## GOAL
Copy the line containing "obj.data.transform(world)", then all lines after it up to and including the final line of the material, exactly and without additions.

* BEGIN *

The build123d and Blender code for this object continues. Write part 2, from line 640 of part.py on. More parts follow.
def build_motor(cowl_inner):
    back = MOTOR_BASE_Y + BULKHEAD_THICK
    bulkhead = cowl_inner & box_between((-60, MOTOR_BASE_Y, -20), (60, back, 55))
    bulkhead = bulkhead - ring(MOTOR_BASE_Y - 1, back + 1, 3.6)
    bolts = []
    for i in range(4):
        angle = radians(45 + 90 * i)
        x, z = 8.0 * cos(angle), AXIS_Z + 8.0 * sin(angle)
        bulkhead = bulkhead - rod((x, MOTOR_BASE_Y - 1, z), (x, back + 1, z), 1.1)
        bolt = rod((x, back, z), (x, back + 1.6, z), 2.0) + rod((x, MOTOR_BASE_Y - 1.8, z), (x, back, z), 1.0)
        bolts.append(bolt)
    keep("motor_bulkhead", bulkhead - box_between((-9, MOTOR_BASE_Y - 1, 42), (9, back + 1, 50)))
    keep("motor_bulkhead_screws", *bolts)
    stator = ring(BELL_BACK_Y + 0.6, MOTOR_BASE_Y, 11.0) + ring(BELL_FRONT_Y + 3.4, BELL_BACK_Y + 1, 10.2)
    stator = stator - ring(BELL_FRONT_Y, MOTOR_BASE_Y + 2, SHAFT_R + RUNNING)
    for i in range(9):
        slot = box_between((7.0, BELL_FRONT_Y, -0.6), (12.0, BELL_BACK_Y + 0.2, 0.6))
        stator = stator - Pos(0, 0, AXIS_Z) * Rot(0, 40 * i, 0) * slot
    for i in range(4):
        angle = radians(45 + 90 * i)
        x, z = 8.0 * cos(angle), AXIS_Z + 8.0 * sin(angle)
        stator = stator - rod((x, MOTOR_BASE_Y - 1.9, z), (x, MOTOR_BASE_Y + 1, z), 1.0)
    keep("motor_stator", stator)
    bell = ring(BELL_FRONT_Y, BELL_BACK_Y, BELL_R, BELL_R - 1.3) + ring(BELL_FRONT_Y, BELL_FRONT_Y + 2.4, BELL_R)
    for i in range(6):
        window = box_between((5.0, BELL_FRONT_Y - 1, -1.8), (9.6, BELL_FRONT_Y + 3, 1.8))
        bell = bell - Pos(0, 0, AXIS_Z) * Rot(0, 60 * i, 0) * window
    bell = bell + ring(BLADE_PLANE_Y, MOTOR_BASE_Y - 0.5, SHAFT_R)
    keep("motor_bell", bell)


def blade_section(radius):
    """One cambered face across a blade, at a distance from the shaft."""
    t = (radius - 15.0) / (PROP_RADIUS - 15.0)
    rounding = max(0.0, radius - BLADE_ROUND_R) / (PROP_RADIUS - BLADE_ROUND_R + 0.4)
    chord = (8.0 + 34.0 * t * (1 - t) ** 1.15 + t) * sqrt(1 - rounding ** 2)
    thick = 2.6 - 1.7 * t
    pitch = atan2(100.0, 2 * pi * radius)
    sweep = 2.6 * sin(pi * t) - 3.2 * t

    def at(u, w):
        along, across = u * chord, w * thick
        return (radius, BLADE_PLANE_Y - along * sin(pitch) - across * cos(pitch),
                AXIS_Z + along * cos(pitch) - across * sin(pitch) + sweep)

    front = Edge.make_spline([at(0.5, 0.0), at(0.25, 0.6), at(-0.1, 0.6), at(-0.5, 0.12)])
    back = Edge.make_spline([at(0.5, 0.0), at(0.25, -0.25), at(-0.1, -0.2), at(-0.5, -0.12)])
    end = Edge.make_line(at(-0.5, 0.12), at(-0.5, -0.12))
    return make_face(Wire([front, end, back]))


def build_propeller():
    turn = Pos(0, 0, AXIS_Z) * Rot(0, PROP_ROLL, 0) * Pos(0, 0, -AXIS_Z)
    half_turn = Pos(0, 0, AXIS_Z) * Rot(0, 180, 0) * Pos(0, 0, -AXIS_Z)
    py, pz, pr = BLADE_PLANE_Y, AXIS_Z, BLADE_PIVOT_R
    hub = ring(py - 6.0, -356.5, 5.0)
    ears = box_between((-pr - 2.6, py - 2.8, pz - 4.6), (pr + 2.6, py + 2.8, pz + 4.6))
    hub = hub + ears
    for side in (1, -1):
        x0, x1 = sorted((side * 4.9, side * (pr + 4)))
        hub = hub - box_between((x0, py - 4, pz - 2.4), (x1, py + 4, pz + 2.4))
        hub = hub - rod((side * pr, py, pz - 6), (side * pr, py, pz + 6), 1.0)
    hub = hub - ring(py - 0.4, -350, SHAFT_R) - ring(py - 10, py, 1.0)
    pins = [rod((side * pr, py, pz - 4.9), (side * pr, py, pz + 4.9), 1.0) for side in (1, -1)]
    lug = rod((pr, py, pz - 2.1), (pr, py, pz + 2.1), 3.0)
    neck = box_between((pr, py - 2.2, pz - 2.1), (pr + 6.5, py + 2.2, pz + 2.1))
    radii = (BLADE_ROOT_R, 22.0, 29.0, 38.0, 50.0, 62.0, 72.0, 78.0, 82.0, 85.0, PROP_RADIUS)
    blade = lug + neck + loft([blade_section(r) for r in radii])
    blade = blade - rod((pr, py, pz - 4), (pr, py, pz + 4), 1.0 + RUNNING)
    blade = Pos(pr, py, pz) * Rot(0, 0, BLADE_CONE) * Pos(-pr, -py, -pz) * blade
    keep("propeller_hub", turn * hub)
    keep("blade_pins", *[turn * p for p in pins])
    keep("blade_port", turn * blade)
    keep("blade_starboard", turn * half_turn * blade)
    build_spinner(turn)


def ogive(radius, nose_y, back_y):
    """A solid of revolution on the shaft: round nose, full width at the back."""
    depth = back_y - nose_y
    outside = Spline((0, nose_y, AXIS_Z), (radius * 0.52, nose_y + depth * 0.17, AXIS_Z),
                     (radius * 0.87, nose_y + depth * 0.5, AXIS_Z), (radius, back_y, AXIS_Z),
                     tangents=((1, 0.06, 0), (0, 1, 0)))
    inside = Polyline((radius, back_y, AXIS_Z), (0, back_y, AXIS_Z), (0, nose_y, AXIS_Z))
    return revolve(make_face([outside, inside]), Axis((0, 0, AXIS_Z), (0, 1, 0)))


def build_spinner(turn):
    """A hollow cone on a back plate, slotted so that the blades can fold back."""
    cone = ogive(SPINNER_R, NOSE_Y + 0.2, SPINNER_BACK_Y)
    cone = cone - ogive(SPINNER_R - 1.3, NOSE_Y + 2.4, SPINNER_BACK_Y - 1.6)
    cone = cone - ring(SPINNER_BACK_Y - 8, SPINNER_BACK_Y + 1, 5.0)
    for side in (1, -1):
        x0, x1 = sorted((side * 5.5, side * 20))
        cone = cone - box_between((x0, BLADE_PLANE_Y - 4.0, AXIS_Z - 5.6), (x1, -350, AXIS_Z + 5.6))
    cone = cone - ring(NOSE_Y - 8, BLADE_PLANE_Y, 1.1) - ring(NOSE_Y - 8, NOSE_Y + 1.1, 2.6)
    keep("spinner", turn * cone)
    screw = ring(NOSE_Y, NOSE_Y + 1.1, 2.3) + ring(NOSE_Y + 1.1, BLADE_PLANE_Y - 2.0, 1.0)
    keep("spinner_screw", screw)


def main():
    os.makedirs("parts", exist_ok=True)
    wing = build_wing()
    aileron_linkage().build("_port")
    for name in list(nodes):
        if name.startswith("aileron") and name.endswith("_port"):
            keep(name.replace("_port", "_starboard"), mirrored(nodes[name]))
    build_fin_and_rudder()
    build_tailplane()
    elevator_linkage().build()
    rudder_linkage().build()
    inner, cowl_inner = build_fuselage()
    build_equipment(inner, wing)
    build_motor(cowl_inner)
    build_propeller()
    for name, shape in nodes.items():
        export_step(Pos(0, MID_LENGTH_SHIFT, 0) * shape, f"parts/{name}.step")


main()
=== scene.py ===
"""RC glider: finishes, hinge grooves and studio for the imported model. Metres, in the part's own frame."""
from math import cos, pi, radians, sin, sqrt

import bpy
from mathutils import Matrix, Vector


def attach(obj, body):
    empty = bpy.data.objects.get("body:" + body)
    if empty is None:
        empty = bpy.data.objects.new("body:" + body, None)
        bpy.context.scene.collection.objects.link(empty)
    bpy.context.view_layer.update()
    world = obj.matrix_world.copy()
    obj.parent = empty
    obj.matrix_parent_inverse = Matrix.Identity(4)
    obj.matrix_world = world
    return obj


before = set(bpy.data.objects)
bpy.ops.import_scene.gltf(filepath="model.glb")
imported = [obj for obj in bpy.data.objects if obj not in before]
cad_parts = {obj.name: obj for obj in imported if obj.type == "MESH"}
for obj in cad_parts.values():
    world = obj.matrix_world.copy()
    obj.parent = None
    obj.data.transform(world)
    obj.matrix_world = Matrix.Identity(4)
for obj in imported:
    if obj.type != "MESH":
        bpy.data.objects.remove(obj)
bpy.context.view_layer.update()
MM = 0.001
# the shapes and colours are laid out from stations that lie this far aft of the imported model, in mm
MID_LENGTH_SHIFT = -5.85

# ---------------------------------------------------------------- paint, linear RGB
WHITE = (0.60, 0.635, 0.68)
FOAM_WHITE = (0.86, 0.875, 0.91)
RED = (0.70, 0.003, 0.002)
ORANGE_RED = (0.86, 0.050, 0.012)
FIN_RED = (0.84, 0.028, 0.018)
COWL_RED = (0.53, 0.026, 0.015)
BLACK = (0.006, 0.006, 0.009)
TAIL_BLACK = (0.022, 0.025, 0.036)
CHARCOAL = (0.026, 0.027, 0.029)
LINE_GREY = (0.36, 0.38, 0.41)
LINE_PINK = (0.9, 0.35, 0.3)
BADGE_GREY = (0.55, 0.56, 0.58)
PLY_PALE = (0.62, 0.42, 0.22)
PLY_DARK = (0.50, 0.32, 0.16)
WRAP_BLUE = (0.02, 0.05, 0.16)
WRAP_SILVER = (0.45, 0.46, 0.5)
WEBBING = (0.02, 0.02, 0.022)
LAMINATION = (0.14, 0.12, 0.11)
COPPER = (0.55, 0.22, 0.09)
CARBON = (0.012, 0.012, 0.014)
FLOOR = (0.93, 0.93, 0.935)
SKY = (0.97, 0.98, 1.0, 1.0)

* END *

## REPLY
    obj.data.transform(world)
    obj.matrix_world = Matrix.Identity(4)
for obj in imported:
    if obj.type != "MESH":
        bpy.data.objects.remove(obj)
bpy.context.view_layer.update()
MM = 0.001
# the shapes and colours are laid out from stations that lie this far aft of the imported model, in mm
MID_LENGTH_SHIFT = -5.85

# ---------------------------------------------------------------- paint, linear RGB
WHITE = (0.60, 0.635, 0.68)
FOAM_WHITE = (0.86, 0.875, 0.91)
RED = (0.70, 0.003, 0.002)
ORANGE_RED = (0.86, 0.050, 0.012)
FIN_RED = (0.84, 0.028, 0.018)
COWL_RED = (0.53, 0.026, 0.015)
BLACK = (0.006, 0.006, 0.009)
TAIL_BLACK = (0.022, 0.025, 0.036)
CHARCOAL = (0.026, 0.027, 0.029)
LINE_GREY = (0.36, 0.38, 0.41)
LINE_PINK = (0.9, 0.35, 0.3)
BADGE_GREY = (0.55, 0.56, 0.58)
PLY_PALE = (0.62, 0.42, 0.22)
PLY_DARK = (0.50, 0.32, 0.16)
WRAP_BLUE = (0.02, 0.05, 0.16)
WRAP_SILVER = (0.45, 0.46, 0.5)
WEBBING = (0.02, 0.02, 0.022)
LAMINATION = (0.14, 0.12, 0.11)
COPPER = (0.55, 0.22, 0.09)
CARBON = (0.012, 0.012, 0.014)
FLOOR = (0.93, 0.93, 0.935)
SKY = (0.97, 0.98, 1.0, 1.0)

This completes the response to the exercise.